The key finding: limited supersaturation is physiologically tolerable. Modern decompression models are based on this.

The Bühlmann model

The Bühlmann model calculates the maximum tolerable supersaturation for several tissue compartments. For each tissue, it determines how far the ambient pressure may be reduced during ascent without exceeding the modeled limit.

Where do the gradient factors come into play?

Gradient factors are safety multipliers on this modeled limit.

• GF 100 → exactly at the calculated tolerance limit

• GF 70 → 70% of the maximum permissible supersaturation (calculated as a percentage based on the maximum permissible supersaturation in relation to the partial pressure of the inhaled gas)

• GF 30 → significantly more conservative

Two values are commonly used:

• GF low → for the initial ascent from depth

• GF high → for the final ascent near the surface

A classic setting is, for example, 30/70. The lower the factors are selected, the greater the safety margin relative to the maximum supersaturation.

Why (if at all) GF high is crucial

In no-decompression diving, there is only one key question: Will the permissible supersaturation be exceeded in any tissue during a direct ascent to the surface? And it is precisely at the surface that GF high is applied in the gradient factor model.

So when we calculate how long we can stay in order to be able to ascend directly, we check the situation at the surface.

This makes it clear that, if gradient factors are used, the no-decompression limit is limited by GF high. It defines how much supersaturation is tolerated at the end of the dive.

Why GF low has nothing to do with no-decompression limit

GF low defines the depth of the first decompression stop after leaving the maximum depth. Technically, this is also done by reducing the permissible supersaturation and thus shifting it to a higher ambient pressure – i.e., a greater depth. However, this mechanism serves exclusively to modulate the decompression profile after the start of the ascent. Conceptually, however, GF low has nothing to do with no-decompression limit.
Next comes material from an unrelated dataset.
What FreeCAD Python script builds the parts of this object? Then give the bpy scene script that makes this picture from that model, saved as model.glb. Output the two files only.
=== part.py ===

Where does the confusion arise?

Some computers or planning programs use internal safety margins, modify GF interpolation, or combine gradient factors with additional heuristics. These are black-box algorithms where users do not know what is actually being calculated. This can give the impression that GF low influences no-decompression limit. In addition, planning software often offers the option of determining no-decompression limit based on either GF low or high. However, this is not correct in terms of model theory. GF low defines the profile during decompression – not the no-decompression limit.

Conclusion

When gradient factors are used, GF high determines the no-decompression limit.

GF low influences the depth of the first stop after leaving the depth and modulates the dive profile. Conceptually, it has nothing to do with the no-decompression limit.